▼

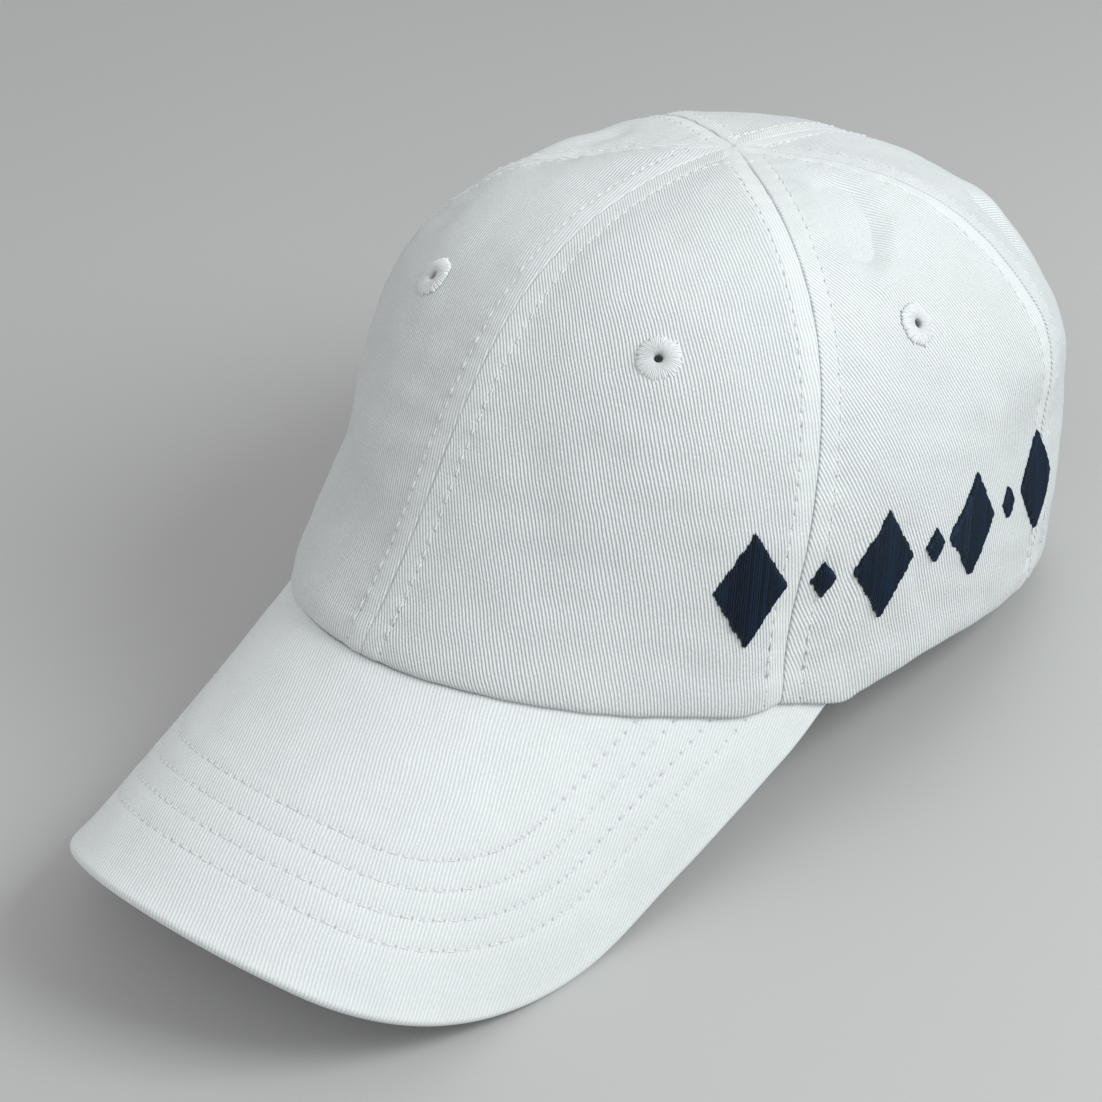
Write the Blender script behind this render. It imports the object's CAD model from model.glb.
"""A soft white six-panel cap with a curved peak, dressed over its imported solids.

Shapes are worked out in millimetres in the cap's own upright frame, leaned back onto the floor as
the solids are, and put into meshes in metres.
"""

import logging
import math
from dataclasses import dataclass, field
from enum import Enum

import bpy
import numpy as np
from mathutils import Matrix, Vector


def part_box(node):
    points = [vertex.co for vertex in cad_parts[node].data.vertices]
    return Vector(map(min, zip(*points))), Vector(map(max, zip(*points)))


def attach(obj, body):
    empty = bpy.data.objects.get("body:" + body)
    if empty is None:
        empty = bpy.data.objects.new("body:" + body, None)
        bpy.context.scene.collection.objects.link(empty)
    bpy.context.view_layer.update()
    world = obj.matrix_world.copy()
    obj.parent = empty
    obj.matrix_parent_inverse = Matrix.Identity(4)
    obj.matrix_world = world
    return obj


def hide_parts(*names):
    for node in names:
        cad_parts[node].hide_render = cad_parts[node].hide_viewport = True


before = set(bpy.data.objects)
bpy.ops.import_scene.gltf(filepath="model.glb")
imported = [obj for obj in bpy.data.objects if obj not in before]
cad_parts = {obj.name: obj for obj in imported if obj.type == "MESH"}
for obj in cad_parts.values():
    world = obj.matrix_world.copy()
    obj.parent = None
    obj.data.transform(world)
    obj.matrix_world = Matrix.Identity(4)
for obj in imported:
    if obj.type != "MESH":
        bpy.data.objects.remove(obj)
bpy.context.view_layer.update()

LOG = logging.getLogger("cap")
MM = 0.001
MAP_UNIT = 100.0  # Millimetres in one unit of a UV map.
Array = np.ndarray
Colour = tuple[float, float, float]


# Shape of the cap


@dataclass(frozen=True)
class Section:
    """How one meridian of the crown bulges: its fullness, its plan's squareness and its lean."""

    fullness: float
    squareness: float
    lean: float


@dataclass(frozen=True)
class Seam:
    """A seam of the crown: degrees from the front at the hem, and how far it bows backwards."""

    name: str
    at: float
    bow: float


@dataclass(frozen=True)
class Dent:
    """A dent, or a swell where the depth is negative: its place and spread in degrees and share
    of the way up, and its depth as a share of the crown's height."""

    at: float
    wide: float
    up: float
    tall: float
    depth: float


@dataclass(frozen=True)
class Fold:
    """A soft crease, or a ridge where the height is positive, along a line over the crown. Its
    ends are in degrees from the front, positive to the wearer's left, and share of the way up;
    its width and height are in millimetres."""

    start_at: float
    start_up: float
    end_at: float
    end_up: float
    width: float
    height: float


class Side(Enum):
    """The two sides of the cap, by the sign of their angle."""

    LEFT = 1
    RIGHT = -1


@dataclass(frozen=True)
class Rows:
    """Stitch rows side by side: the distance of the first from its seam or edge, the step to the
    next, how many there are, and the pitch of their stitches."""

    first: float
    pitch: float
    step: float = 1.0
    count: int = 1

    def places(self) -> list[float]:
        """The distance of each row."""
        return [self.first + self.step * row for row in range(self.count)]


SEAM_ROWS = Rows(first=5.0, pitch=3.2)
PEAK_ROWS = Rows(first=16.0, pitch=3.4, step=6.35, count=4)


def smooth(low: float, high: float, value: Array) -> Array:
    """Rise from 0 to 1 between low and high, along 3t^2 - 2t^3.

    Args:
        low: the value where the rise starts.
        high: the value where it ends.
        value: where it is read.

    Returns:
        The rise at each value.
    """
    t = np.clip((value - low) / (high - low), 0, 1)
    return t * t * (3 - 2 * t)


def bell(value: Array, width: float) -> Array:
    """A bell curve of height 1, exp(-(value / width)^2)."""
    return np.exp(-((value / width) ** 2))


def between(low: float, high: float, share: Array) -> Array:
    """The value at a share of the way from low to high."""
    return low + (high - low) * share


def unit(vectors: Array) -> Array:
    """Vectors divided by their length, along the last axis."""
    return vectors / np.maximum(np.linalg.norm(vectors, axis=-1, keepdims=True), 1e-9)


def opaque(colour: Colour) -> tuple[float, float, float, float]:
    """A colour with full cover."""
    return (*colour, 1.0)


def ripple(points: Array, wavelength: float, seed: int, waves: int = 14) -> Array:
    """A gentle random swell over space: the mean of sines that run in random directions.

    Args:
        points: places in millimetres, with x, y and z on the last axis.
        wavelength: the middle wavelength in millimetres.
        seed: picks the directions and phases, the same in each run.
        waves: how many sines there are.

    Returns:
        A height of about -1 to 1 at each place.
    """
    draw = np.random.RandomState(seed)
    directions = unit(draw.normal(size=(waves, 3)))
    lengths = wavelength * draw.uniform(0.6, 1.7, waves)
    phases = draw.uniform(0, 2 * math.pi, waves)
    turns = points @ (directions / lengths[:, None]).T * 2 * math.pi + phases
    return np.sin(turns).sum(axis=-1) / math.sqrt(waves)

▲

→ **PROBLEM REQUIREMENTS**
Look through the material above. Copy each line where the word "points" appears.

→ **RIGHT ANSWER**
    points = [vertex.co for vertex in cad_parts[node].data.vertices]
    return Vector(map(min, zip(*points))), Vector(map(max, zip(*points)))
def ripple(points: Array, wavelength: float, seed: int, waves: int = 14) -> Array:
        points: places in millimetres, with x, y and z on the last axis.
    turns = points @ (directions / lengths[:, None]).T * 2 * math.pi + phases